Verso il rifugio Città di Mantova

Con Enrico siamo saliti al rifugio Gabiet in ovovia da Stafal (Gressoney), a 2.300 metri, e poi su a piedi verso il solitario passo di Zube (2.874 m), che si affaccia sulla Valsesia, e poi in cima al Corno Rosso, un facile Tremila, ottimo belvedere sul Rosa. Quindi giù di nuovo al Gabiet. Il giorno dopo il traguardo è collocato al rifugio Città di Mantova, passando per l’Alta Luce (Hochlicht, 3.185 m), una vetta poco pronunciata ma che offre una spettacolare vista sulla cascata di seracchi del ghiacciaio del Lys, e nel XIX secolo venne usata dai primi salitori per studiare le vie di accesso più sicure alla montagna.

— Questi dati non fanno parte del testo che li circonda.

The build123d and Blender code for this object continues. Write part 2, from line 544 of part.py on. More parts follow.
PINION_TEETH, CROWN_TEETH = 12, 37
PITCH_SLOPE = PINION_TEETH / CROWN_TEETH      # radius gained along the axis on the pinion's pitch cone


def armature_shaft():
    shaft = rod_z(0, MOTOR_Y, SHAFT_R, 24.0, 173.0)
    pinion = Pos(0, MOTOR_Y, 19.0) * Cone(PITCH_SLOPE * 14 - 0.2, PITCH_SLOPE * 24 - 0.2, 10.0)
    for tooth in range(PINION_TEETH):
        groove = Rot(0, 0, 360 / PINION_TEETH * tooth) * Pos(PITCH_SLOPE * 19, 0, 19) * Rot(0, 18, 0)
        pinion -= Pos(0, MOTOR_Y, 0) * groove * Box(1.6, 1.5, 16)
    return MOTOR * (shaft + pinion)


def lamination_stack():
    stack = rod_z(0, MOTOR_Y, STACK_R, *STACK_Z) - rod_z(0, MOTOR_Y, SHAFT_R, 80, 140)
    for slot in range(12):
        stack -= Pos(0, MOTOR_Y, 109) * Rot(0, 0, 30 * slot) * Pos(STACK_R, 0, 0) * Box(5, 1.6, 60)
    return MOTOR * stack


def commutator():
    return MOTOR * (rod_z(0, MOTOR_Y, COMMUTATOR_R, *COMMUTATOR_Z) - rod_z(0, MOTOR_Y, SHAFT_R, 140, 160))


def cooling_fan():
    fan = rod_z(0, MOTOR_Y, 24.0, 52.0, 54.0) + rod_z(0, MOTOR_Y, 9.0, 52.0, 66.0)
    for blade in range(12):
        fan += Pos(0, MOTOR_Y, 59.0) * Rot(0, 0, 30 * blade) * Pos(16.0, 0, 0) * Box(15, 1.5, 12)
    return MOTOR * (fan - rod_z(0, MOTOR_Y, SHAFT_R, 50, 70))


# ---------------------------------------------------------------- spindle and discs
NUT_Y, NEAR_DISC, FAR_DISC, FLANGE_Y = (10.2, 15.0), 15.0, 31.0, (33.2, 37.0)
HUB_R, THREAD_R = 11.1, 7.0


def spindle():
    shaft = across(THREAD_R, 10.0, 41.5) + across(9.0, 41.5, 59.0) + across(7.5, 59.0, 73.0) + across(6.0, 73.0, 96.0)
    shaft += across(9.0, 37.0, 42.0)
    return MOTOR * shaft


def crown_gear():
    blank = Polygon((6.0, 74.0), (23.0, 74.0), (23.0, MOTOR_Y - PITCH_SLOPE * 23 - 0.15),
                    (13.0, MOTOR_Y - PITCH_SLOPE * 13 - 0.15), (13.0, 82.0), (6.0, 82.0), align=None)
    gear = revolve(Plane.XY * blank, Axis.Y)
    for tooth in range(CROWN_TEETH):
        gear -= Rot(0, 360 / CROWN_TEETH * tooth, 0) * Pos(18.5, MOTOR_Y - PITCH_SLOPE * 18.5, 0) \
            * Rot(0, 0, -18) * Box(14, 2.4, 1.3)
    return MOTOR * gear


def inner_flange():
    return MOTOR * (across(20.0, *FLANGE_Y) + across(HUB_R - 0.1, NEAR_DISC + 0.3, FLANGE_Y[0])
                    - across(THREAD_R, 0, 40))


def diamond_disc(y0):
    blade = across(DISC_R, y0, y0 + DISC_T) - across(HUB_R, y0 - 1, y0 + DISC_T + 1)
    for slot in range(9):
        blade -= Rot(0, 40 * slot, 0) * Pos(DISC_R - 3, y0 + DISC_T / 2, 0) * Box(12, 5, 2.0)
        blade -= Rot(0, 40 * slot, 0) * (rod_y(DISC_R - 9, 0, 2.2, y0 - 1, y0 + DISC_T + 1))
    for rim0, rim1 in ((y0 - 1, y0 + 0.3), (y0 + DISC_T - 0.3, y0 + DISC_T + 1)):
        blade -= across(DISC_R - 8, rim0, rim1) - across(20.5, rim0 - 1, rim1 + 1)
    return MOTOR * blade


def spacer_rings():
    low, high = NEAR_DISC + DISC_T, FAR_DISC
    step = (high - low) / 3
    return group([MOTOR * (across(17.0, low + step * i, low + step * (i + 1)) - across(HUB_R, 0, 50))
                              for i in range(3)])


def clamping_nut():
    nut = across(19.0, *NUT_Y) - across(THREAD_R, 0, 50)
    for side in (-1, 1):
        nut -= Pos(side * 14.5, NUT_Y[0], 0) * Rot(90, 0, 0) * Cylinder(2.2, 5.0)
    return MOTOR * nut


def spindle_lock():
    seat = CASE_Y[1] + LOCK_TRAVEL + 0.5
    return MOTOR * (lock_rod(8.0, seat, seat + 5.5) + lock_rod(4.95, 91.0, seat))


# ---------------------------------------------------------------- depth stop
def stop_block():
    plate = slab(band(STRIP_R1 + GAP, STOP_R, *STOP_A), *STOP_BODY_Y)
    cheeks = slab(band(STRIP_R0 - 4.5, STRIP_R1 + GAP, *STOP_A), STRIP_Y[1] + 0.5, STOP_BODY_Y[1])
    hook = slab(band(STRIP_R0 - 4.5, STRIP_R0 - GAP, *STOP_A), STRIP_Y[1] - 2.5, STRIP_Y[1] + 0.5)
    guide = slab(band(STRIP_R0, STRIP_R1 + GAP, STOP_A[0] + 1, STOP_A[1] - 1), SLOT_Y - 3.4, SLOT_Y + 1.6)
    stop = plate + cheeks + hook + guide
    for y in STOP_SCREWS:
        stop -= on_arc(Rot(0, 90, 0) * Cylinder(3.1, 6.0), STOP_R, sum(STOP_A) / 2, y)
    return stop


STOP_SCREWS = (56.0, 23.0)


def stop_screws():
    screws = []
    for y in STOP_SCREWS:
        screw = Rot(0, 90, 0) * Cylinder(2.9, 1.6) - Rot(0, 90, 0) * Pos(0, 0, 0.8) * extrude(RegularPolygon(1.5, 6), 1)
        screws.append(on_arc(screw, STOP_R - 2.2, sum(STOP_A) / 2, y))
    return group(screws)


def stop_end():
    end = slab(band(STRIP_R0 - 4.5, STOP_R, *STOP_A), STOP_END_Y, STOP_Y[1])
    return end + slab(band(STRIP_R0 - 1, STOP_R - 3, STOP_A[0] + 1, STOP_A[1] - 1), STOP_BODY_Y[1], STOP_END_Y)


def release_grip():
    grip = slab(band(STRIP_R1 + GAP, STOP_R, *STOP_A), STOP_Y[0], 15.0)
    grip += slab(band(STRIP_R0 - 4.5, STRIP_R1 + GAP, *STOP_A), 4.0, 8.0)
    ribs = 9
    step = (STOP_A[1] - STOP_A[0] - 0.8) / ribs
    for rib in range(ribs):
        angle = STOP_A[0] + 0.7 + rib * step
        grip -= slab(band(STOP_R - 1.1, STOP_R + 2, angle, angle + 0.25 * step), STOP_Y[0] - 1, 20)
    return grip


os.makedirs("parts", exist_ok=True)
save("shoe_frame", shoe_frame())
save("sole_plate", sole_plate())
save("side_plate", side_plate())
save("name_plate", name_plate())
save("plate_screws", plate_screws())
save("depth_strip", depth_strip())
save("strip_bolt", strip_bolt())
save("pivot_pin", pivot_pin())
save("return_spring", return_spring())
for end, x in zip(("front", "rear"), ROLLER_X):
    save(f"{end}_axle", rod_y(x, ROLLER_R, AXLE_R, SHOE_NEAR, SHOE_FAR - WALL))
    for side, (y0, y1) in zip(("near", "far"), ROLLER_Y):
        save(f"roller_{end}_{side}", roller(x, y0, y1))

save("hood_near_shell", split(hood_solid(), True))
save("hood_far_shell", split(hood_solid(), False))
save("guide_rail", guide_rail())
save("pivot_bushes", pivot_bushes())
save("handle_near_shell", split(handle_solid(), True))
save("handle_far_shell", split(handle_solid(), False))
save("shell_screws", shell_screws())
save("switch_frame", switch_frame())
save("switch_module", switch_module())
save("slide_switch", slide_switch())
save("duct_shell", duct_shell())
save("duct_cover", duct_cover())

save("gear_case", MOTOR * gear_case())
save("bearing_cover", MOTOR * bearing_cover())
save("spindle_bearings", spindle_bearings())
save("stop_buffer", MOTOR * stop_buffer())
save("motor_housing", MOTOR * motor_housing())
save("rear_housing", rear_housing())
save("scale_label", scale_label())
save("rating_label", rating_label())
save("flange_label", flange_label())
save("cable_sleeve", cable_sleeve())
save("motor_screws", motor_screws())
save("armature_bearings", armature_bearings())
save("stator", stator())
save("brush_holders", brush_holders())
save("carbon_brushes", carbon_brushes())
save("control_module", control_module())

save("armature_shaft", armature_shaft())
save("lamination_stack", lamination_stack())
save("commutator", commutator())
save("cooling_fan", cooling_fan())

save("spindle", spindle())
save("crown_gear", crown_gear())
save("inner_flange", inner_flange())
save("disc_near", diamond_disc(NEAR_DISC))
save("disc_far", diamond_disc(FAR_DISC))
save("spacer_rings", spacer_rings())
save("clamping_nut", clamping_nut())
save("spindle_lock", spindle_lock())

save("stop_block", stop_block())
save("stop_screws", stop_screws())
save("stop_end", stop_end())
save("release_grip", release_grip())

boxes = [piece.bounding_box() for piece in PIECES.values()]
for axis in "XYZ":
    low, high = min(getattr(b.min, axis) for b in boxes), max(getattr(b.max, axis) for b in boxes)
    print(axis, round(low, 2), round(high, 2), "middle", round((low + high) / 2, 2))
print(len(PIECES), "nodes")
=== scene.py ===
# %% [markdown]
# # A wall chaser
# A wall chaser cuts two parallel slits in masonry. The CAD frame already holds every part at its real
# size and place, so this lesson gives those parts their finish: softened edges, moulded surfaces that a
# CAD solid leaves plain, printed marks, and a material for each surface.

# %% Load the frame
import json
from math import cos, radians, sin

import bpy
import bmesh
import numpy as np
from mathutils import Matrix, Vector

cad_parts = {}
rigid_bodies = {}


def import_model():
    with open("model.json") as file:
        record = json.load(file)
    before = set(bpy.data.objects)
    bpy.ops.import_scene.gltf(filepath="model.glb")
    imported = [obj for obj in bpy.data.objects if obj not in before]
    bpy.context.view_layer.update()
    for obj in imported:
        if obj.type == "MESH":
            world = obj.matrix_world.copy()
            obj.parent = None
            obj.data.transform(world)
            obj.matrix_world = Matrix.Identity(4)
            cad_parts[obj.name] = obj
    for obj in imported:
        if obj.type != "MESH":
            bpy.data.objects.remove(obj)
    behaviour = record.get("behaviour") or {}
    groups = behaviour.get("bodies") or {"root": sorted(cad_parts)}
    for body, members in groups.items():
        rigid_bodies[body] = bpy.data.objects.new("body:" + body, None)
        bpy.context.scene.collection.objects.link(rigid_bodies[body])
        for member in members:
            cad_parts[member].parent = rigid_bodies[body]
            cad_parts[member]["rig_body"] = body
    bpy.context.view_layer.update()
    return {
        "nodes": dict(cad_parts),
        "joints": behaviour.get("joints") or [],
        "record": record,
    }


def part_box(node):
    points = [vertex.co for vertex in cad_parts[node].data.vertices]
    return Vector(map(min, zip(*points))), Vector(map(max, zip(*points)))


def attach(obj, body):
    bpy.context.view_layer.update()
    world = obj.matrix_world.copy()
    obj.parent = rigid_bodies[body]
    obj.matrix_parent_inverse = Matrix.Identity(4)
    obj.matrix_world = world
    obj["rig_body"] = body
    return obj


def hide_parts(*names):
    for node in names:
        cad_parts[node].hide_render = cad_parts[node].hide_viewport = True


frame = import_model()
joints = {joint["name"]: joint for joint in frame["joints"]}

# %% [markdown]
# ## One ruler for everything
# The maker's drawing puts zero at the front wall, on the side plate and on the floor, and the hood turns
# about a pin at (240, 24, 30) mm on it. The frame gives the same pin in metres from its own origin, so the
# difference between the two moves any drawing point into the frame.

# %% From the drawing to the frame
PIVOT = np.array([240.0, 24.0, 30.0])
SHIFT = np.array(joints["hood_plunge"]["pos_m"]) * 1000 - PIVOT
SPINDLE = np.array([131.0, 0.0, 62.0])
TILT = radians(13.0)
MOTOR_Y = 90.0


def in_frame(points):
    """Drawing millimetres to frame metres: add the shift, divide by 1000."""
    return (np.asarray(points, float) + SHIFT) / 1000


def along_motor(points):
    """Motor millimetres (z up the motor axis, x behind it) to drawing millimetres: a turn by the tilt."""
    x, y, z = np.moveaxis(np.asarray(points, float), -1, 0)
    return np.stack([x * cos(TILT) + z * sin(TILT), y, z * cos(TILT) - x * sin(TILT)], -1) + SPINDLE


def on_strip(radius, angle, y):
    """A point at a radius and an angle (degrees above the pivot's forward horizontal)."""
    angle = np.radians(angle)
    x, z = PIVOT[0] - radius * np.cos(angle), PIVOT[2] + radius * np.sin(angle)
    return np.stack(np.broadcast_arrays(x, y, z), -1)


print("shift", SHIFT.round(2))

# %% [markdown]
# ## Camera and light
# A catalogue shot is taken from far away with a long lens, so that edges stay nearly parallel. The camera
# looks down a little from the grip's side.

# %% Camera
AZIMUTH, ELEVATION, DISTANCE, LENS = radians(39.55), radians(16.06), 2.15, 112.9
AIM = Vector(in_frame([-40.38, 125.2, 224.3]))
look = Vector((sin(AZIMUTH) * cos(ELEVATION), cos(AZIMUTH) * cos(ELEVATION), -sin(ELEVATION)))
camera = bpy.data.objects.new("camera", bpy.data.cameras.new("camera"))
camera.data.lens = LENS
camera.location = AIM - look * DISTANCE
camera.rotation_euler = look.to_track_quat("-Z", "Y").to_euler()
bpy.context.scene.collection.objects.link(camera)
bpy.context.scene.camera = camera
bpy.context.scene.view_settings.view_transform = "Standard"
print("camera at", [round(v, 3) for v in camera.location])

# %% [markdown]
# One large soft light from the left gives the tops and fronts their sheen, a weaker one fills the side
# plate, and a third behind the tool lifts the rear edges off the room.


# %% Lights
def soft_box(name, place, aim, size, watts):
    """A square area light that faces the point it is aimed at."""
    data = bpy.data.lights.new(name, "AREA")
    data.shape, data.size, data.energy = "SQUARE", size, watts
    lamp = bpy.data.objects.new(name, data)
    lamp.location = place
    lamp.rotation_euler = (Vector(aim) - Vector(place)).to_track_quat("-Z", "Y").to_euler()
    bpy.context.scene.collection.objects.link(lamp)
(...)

Il sentiero per il rifugio è sempre ben tracciato (la tipica segnaletica gialla valdostana con frecce direzionali) e la deviazione per l’Hochlicht (facoltativa ma meritevole) si trova attorno ai 3.100 metri di quota. Dopo le foto di rito si torna al bivio, dove inizia il tratto più faticoso. Superati due nevai si sale piuttosto direttamente su placconate di roccia e grandi massi fino al tratto finale della cresta, che richiede un minimo di attenzione e che sbuca sulla terrazza del rifugio Città di Mantova, a 3.498 metri, dedicato a quattro alpinisti virgiliani morti sul Rosa nel 1978 (3.30 ore dal Gabiet). Il Mantova è da sempre un gran bel rifugio e con le modifiche apportate è a mio parere la miglior base di partenza, meglio della Capanna Gnifetti, che si trova più in alto, a 3.650 metri, ma dove spesso la quota si fa sentire.

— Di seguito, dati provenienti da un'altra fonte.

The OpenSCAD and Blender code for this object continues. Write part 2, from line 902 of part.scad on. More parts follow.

Verso la piramide Vincent dal rifugio Mantova

Il giorno dopo solita levataccia alle 4, colazione e partenza alle 5 alla luce delle pile frontali per l’attacco del ghiacciaio del Garstelet, che si trova una cinquantina di metri di dislivello più in alto, dove sbuca la via attrezzata che sale dalla funivia di Indren (quella dei canaponi, per intenderci). Messi i ramponi e legati in cordata, inizia la faticosa ascesa, molto ripida nel primo tratto. Noi abbiamo trovato condizioni ideali, con temperatura sottozero alla partenza (meno 2°) e quindi ottimo rigelo notturno, neve dura e ponti sui crepacci sicuri (tranne uno).

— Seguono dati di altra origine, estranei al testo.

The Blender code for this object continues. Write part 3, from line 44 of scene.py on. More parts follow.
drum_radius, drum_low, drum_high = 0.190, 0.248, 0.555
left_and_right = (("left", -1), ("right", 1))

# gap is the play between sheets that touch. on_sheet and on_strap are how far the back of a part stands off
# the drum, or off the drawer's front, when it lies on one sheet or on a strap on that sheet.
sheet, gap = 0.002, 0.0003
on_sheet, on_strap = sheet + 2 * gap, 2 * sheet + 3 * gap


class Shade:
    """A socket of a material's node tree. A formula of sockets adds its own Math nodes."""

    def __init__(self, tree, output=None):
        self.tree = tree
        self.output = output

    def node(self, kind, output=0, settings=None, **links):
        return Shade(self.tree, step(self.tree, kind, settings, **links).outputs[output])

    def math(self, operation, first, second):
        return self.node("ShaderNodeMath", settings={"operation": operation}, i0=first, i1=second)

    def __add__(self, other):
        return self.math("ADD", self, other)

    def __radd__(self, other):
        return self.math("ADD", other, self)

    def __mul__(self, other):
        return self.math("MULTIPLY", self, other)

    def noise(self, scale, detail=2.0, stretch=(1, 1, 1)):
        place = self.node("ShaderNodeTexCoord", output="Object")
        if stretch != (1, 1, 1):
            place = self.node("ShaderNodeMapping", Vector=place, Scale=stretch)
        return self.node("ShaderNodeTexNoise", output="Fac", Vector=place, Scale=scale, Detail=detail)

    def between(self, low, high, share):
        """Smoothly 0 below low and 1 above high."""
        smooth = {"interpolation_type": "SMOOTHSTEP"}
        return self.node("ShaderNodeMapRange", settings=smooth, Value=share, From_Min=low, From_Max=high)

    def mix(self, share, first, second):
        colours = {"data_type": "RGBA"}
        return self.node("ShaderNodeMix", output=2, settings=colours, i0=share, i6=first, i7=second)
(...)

Dopo l’insidioso falsopiano all’altezza della Capanna Gnifetti (da sempre molto crepacciato), si attacca il pendio sotto i seracchi della Piramide Vincent e con lunghi e ripidi tiri si superano i primi gradini del ghiacciaio. Noi abbiamo trovato una buona traccia, ma lassù basta che il tempo cambi in peggio per trovarsi nei guai. Lungo il nostro stesso percorso pochi giorni prima erano scomparsi nella bufera due alpinisti svizzeri diretti alla Capanna Margherita, probabilmente precipitati in qualche crepaccio.

Arrivato molto stanco sotto il Balmenhorn (4.167 m), con il suo Cristo delle Vette, a mezz’ora dal Colle del Lys, che dà accesso all’immensa conca ghiacciaia del Grenzgletscher, ho deciso di rinunciare alla Parrot, ancora troppo lontana, per salire sulla più vicina Piramide Vincent (4.226 m), cima di «consolazione» già fatta in passato ma pur sempre un bellissimo, imponente Quattromila.

La salita dal versante nord per il colle Vincent quest’anno si tiene molto a sinistra per la presenza di un crepaccio che si è aperto poco sotto la cima, e si sbuca quindi - con un ultimo tratto piuttosto ripido - direttamente sulla panoramica sommità, che è in pratica un largo crestone di neve che sprofonda verso la parete sud della Piramide.

Il Lyskamm Orientale (4.527 m) con la sua celebre cresta domina il paesaggio, che comprende una quantità industriale di cime valdostane. In primo piano Corno Nero (4.322 m), Ludwigshohe (4.344 m), la Punta Parrot (4.443 m), la Zumstein (4.562 m). In evidenza, come sempre, a sud il Gran Paradiso (4.061 m), quindi il monte Bianco (4.807 m) e il Grand Combin (4.314 m). Niente male. Dal Mantova alla Vincent meno di 2 ore e mezza.

La discesa avviene per la via di salita, prestando maggiore attenzione al passaggio sui ponti di neve che, scaldati dal sole, possono risultare più cedevoli. In condizioni normali non ci sono difficoltà tecniche. Per il rientro, si può scendere a piedi di nuovo al Gabiet, oppure optare per la funivia (costosa) che si raggiunge lungo la via attrezzata oppure utilizzando il sentiero basso (più facile), con attraversamento finale del malmesso ghiacciaio di Indren.